• _TASK PROMPT_:
Copy down all of the data underneath, exactly as shown.

• _SUPPLIED ENTRIES_:
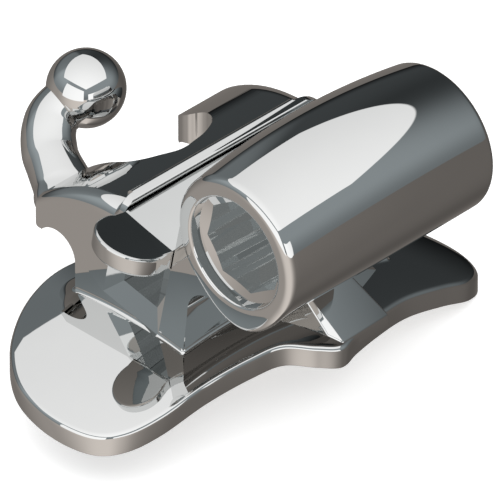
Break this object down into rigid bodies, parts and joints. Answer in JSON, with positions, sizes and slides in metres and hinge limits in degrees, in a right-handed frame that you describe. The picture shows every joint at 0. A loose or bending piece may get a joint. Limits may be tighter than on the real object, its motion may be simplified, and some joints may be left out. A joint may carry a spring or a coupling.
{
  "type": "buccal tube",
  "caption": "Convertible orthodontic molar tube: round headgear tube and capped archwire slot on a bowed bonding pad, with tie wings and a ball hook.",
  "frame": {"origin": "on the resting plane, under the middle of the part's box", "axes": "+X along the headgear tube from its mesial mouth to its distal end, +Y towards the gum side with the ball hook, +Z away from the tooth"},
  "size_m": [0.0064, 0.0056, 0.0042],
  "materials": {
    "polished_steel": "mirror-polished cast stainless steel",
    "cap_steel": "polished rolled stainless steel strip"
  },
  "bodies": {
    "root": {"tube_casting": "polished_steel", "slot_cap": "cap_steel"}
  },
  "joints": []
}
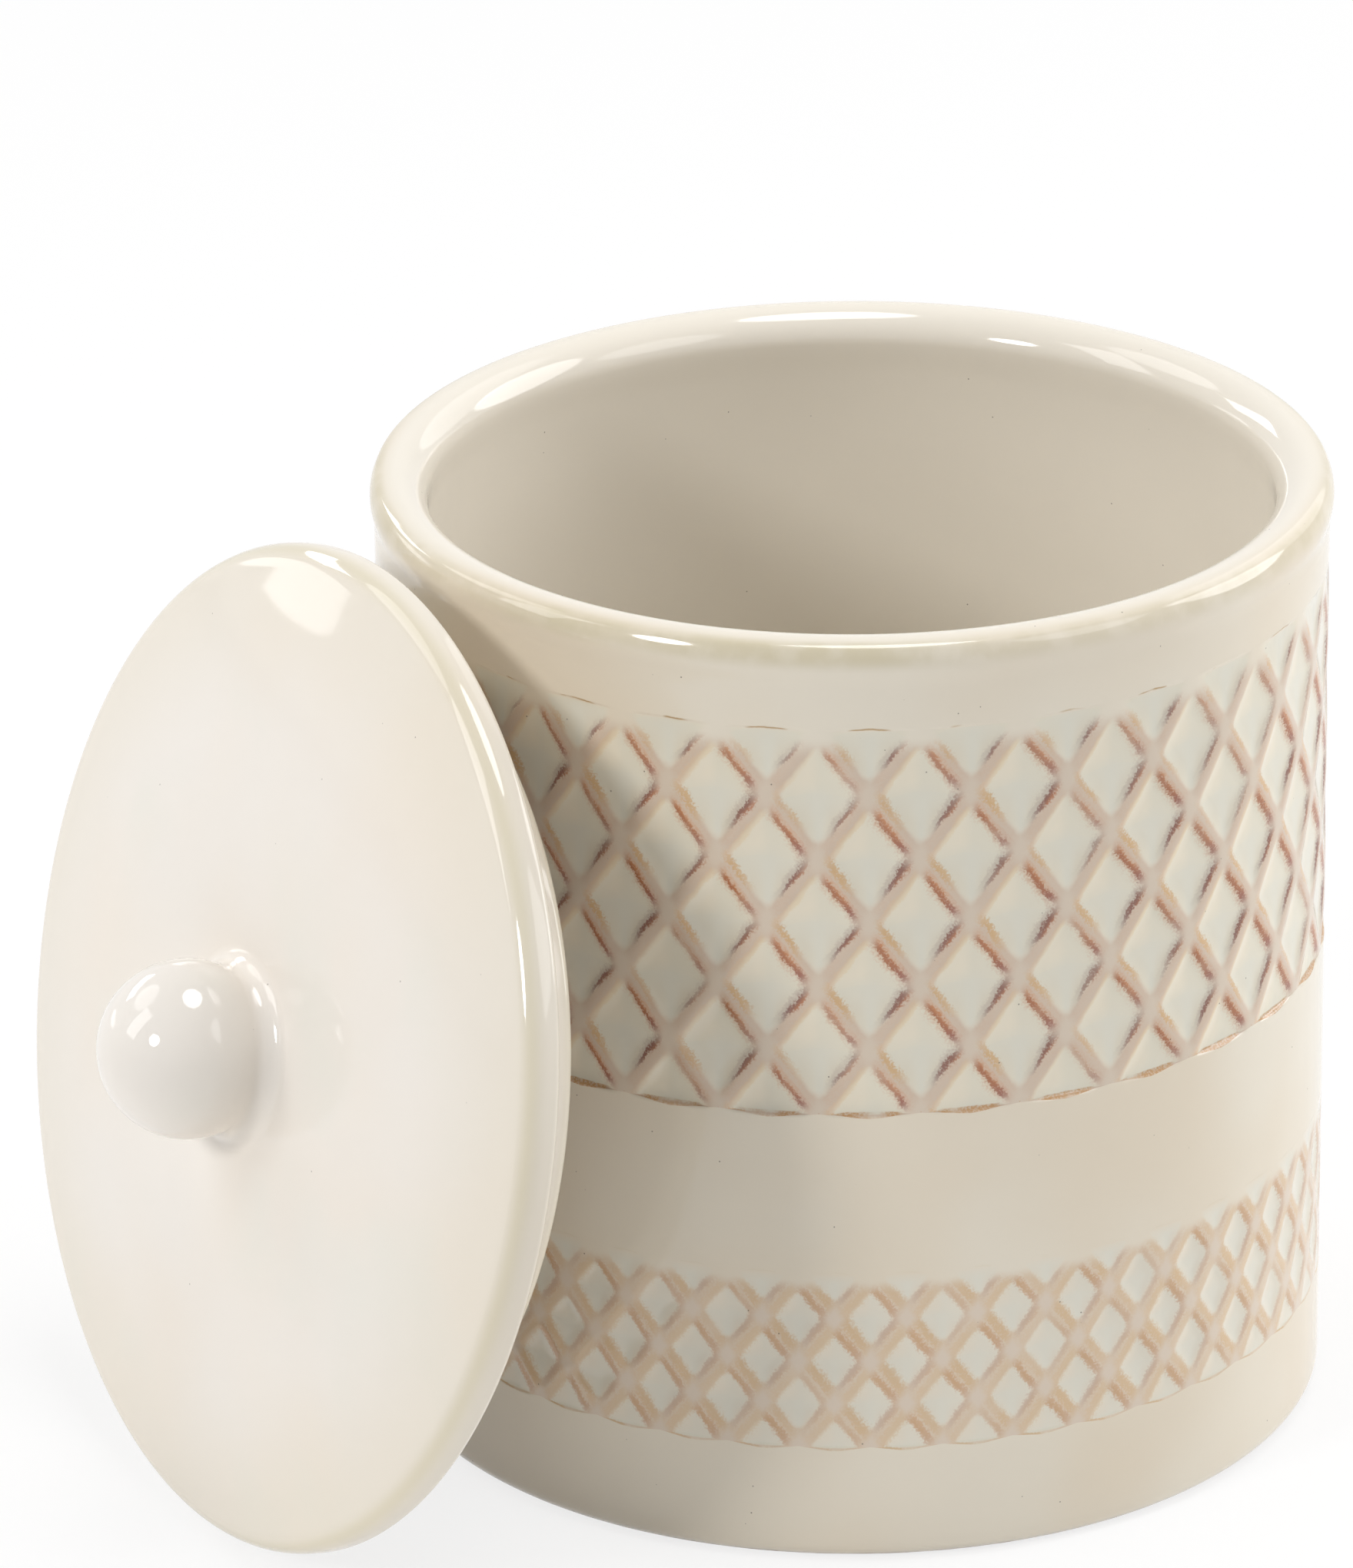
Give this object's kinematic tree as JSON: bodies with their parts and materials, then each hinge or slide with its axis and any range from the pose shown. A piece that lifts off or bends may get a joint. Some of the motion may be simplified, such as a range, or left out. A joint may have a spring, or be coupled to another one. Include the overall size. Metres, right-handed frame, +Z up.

• _RESPONSE_:
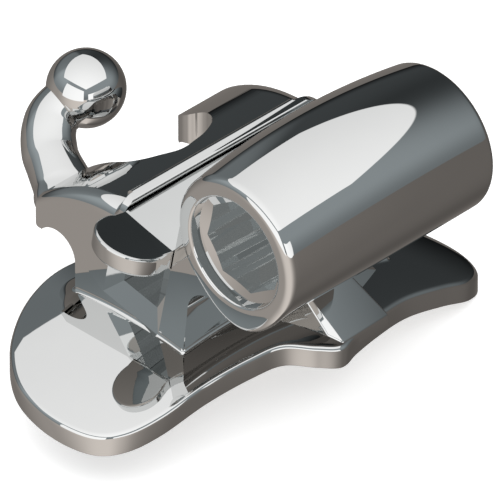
Break this object down into rigid bodies, parts and joints. Answer in JSON, with positions, sizes and slides in metres and hinge limits in degrees, in a right-handed frame that you describe. The picture shows every joint at 0. A loose or bending piece may get a joint. Limits may be tighter than on the real object, its motion may be simplified, and some joints may be left out. A joint may carry a spring or a coupling.
{
  "type": "buccal tube",
  "caption": "Convertible orthodontic molar tube: round headgear tube and capped archwire slot on a bowed bonding pad, with tie wings and a ball hook.",
  "frame": {"origin": "on the resting plane, under the middle of the part's box", "axes": "+X along the headgear tube from its mesial mouth to its distal end, +Y towards the gum side with the ball hook, +Z away from the tooth"},
  "size_m": [0.0064, 0.0056, 0.0042],
  "materials": {
    "polished_steel": "mirror-polished cast stainless steel",
    "cap_steel": "polished rolled stainless steel strip"
  },
  "bodies": {
    "root": {"tube_casting": "polished_steel", "slot_cap": "cap_steel"}
  },
  "joints": []
}
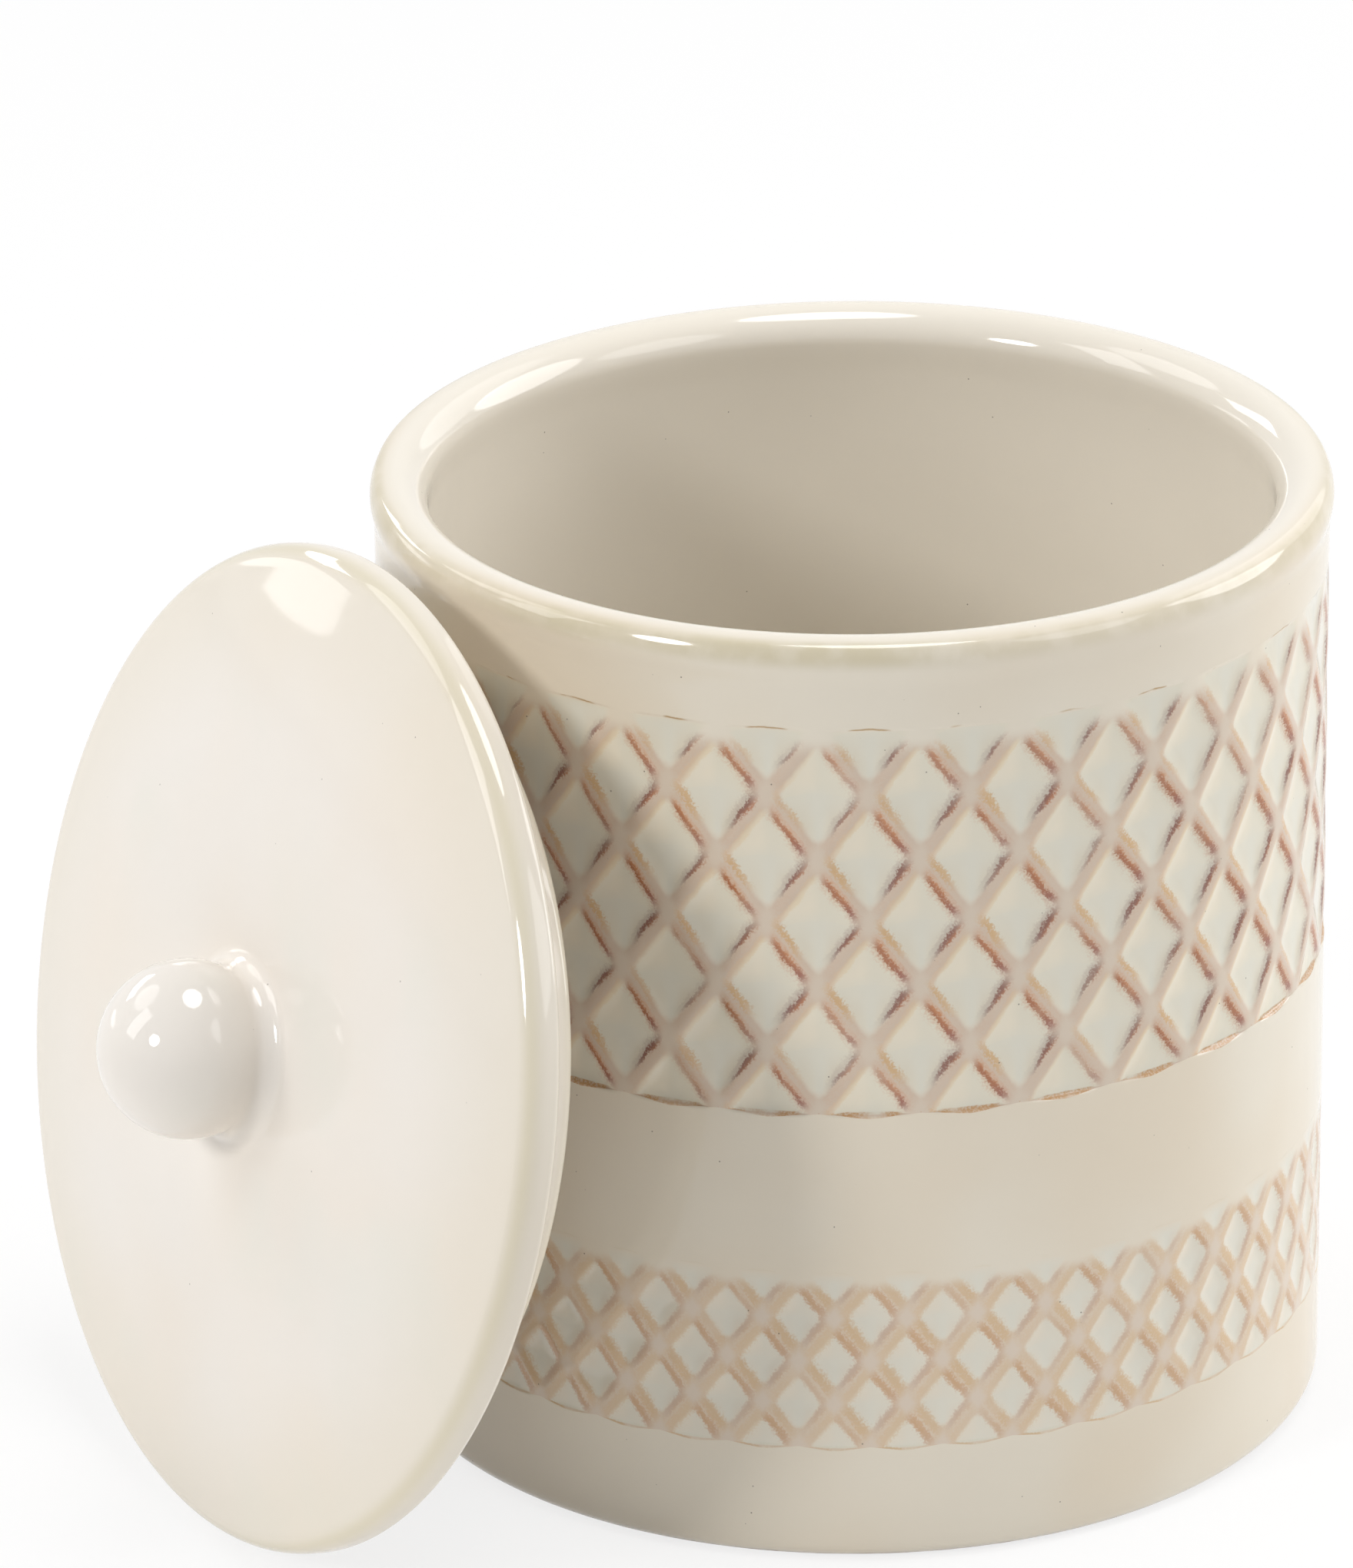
Give this object's kinematic tree as JSON: bodies with their parts and materials, then each hinge or slide with its axis and any range from the pose shown. A piece that lifts off or bends may get a joint. Some of the motion may be simplified, such as a range, or left out. A joint may have a spring, or be coupled to another one. Include the overall size. Metres, right-handed frame, +Z up.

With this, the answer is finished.